Short exercise:
The required output is the exact run of lines from the line containing "worktop_skin();" to the line containing "before = set(bpy.data.objects)", inclusive, and nothing besides.
--
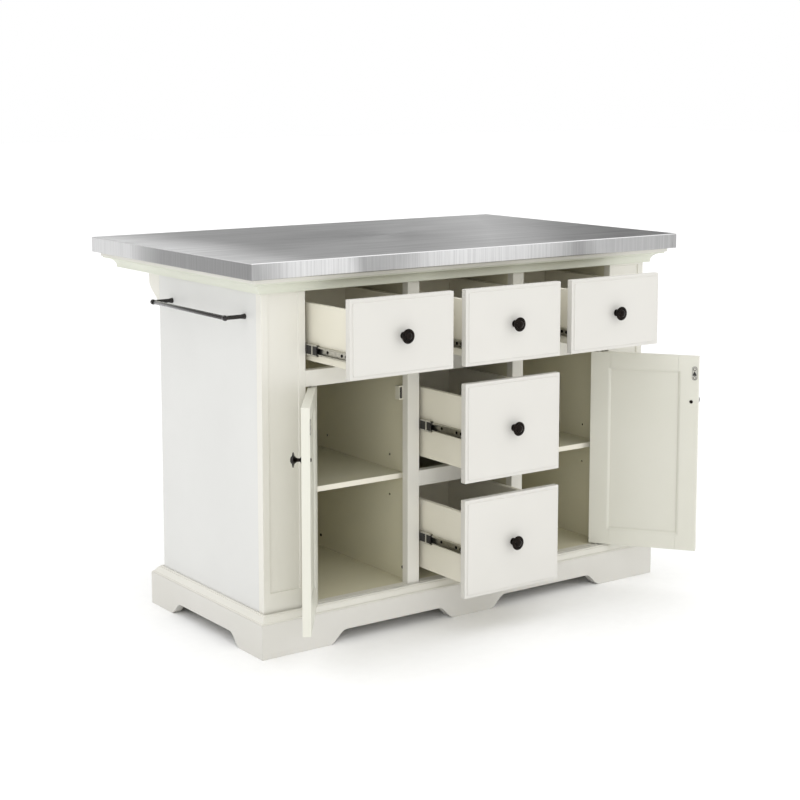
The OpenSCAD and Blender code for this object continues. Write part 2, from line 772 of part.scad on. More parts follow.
module door_fittings(s) color(ZINC) door_place(s) {
    translate([0, 0, door_top_z]) bush();
    translate([0, 0, door_low_z]) mirror([0, 0, 1]) bush();
    board([free_edge - striker_in - striker_w, door_t / 2, catch_z - catch_h / 2],
          [free_edge - striker_in, door_t / 2 + striker_t, catch_z + catch_h / 2]);
}

module door_knob(s) color(BRONZE) door_place(s)
    translate([free_edge - door_knob_in, -door_t / 2, door_top_z - door_knob_drop])
        knob_and_screw(door_t);

// Pin with a flange that stands on the rail, pin upwards from z = 0.
module pivot_pin() {
    translate([0, 0, -pivot_root]) cylinder(d = pivot_d, h = pivot_root + door_gap + pivot_len);
    cylinder(d = flange_d, h = door_gap - bush_flange - slide_gap);
}

module pivot_pins() color(ZINC) at_face() both_ends()
    translate([pivot_x, door_t / 2, 0]) {
        translate([0, 0, plinth_h]) pivot_pin();
        translate([0, 0, upper_rail_z]) mirror([0, 0, 1]) pivot_pin();
    }

module catches() color(PAINT) at_face() both_ends()
    board([stile_out, catch_y, catch_z - catch_h / 2],
          [stile_out + catch_w, catch_y + catch_d, catch_z + catch_h / 2]);

module panel_screws() color(BRONZE) at_face() both_ends()
    for (y = [frame_t + panel_screw_in, frame_t + panel_screw_in + panel_screw_pitch])
        translate([divider_out, y, plinth_h + panel_screw_rise]) rotate([0, 90, 0])
            cylinder(d1 = panel_screw_d, d2 = panel_screw_d * 0.7, h = panel_screw_h);

// ---- what is drawn ----

worktop_skin();
worktop_core();
sub_top();
crown_long();
crown_ends();
overhang_frame();
corbels();
corner_posts();
frame_stiles();
frame_rails();
side_panels();
inner_sides();
dividers();
cabinet_floor();
back_panel();
shelves();
shelf_pins();
plinth_long();
plinth_ends();
towel_bar();
towel_posts();
slide_outers();
spacers();
pivot_pins();
catches();
panel_screws();

for (d = DRAWERS) {
    drawer_front(d);
    drawer_box(d);
    runners(d);
    slide_middles(d);
    drawer_knob(d);
}

for (s = SIDES) {
    door_frame(s);
    door_panel(s);
    door_fittings(s);
    door_knob(s);
}
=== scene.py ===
# %% [markdown]
# # A painted kitchen island with a folded steel worktop
# This file dresses a finished CAD model. The CAD part fixes where every board, joint and
# slide is, and here each piece gets the shape and the finish that the eye expects: paint
# with a soft sheen, brushed steel, dark bronze and zinc-plated slides.
# We load the model first. Everything is in metres, in the CAD part's own frame: +X to the
# right, +Y from the doors to the seating side, +Z up, and the floor is z = 0.

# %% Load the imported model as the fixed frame
import json
from math import cos, pi, radians, sin

import bmesh
import bpy
from mathutils import Matrix, Vector


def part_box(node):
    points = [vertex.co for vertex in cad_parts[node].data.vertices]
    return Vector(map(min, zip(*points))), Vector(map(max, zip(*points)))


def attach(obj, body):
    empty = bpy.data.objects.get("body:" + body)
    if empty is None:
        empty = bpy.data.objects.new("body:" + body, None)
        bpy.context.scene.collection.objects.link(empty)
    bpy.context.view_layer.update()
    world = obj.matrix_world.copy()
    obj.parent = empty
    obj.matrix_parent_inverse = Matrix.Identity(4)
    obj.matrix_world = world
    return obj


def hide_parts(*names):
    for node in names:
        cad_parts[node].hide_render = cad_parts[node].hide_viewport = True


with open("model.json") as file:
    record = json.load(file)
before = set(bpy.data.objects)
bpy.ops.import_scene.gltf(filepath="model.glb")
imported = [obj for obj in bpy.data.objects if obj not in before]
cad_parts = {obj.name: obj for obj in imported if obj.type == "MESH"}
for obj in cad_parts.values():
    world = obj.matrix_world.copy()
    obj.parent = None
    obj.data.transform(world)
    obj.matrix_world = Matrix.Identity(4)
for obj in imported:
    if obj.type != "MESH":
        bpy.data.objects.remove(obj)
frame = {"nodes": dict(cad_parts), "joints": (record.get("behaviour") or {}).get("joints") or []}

bpy.context.view_layer.update()
nodes = frame["nodes"]

# %% [markdown]
# ## Sizes that come from the frame
# A piece that stands for a CAD node has to sit exactly where the node is. We could copy the
# numbers from the CAD source, but asking the frame for each node's box is safer, because a
# later change of size then carries over by itself.

# %% Read the main sizes
MM = 0.001
half_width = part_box("side_panels")[1].x
face_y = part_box("corner_posts")[0].y
skin_low, skin_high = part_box("worktop_skin")
crown_low, crown_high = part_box("crown_long")
plinth_low, plinth_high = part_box("plinth_long")
crown_reach = face_y - crown_low.y
print("body", round(2 * half_width, 4), "wide, front face at y =", round(face_y, 4))

# %% [markdown]
# ## One function for shader nodes
# Shader trees get long, and most lines only add a node, set a few values and link it. One
# small function does all three: settings are the node's own properties, and each entry of
# inputs is a value or another node's output.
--
Task response:
worktop_skin();
worktop_core();
sub_top();
crown_long();
crown_ends();
overhang_frame();
corbels();
corner_posts();
frame_stiles();
frame_rails();
side_panels();
inner_sides();
dividers();
cabinet_floor();
back_panel();
shelves();
shelf_pins();
plinth_long();
plinth_ends();
towel_bar();
towel_posts();
slide_outers();
spacers();
pivot_pins();
catches();
panel_screws();

for (d = DRAWERS) {
    drawer_front(d);
    drawer_box(d);
    runners(d);
    slide_middles(d);
    drawer_knob(d);
}

for (s = SIDES) {
    door_frame(s);
    door_panel(s);
    door_fittings(s);
    door_knob(s);
}
=== scene.py ===
# %% [markdown]
# # A painted kitchen island with a folded steel worktop
# This file dresses a finished CAD model. The CAD part fixes where every board, joint and
# slide is, and here each piece gets the shape and the finish that the eye expects: paint
# with a soft sheen, brushed steel, dark bronze and zinc-plated slides.
# We load the model first. Everything is in metres, in the CAD part's own frame: +X to the
# right, +Y from the doors to the seating side, +Z up, and the floor is z = 0.

# %% Load the imported model as the fixed frame
import json
from math import cos, pi, radians, sin

import bmesh
import bpy
from mathutils import Matrix, Vector


def part_box(node):
    points = [vertex.co for vertex in cad_parts[node].data.vertices]
    return Vector(map(min, zip(*points))), Vector(map(max, zip(*points)))


def attach(obj, body):
    empty = bpy.data.objects.get("body:" + body)
    if empty is None:
        empty = bpy.data.objects.new("body:" + body, None)
        bpy.context.scene.collection.objects.link(empty)
    bpy.context.view_layer.update()
    world = obj.matrix_world.copy()
    obj.parent = empty
    obj.matrix_parent_inverse = Matrix.Identity(4)
    obj.matrix_world = world
    return obj


def hide_parts(*names):
    for node in names:
        cad_parts[node].hide_render = cad_parts[node].hide_viewport = True


with open("model.json") as file:
    record = json.load(file)
before = set(bpy.data.objects)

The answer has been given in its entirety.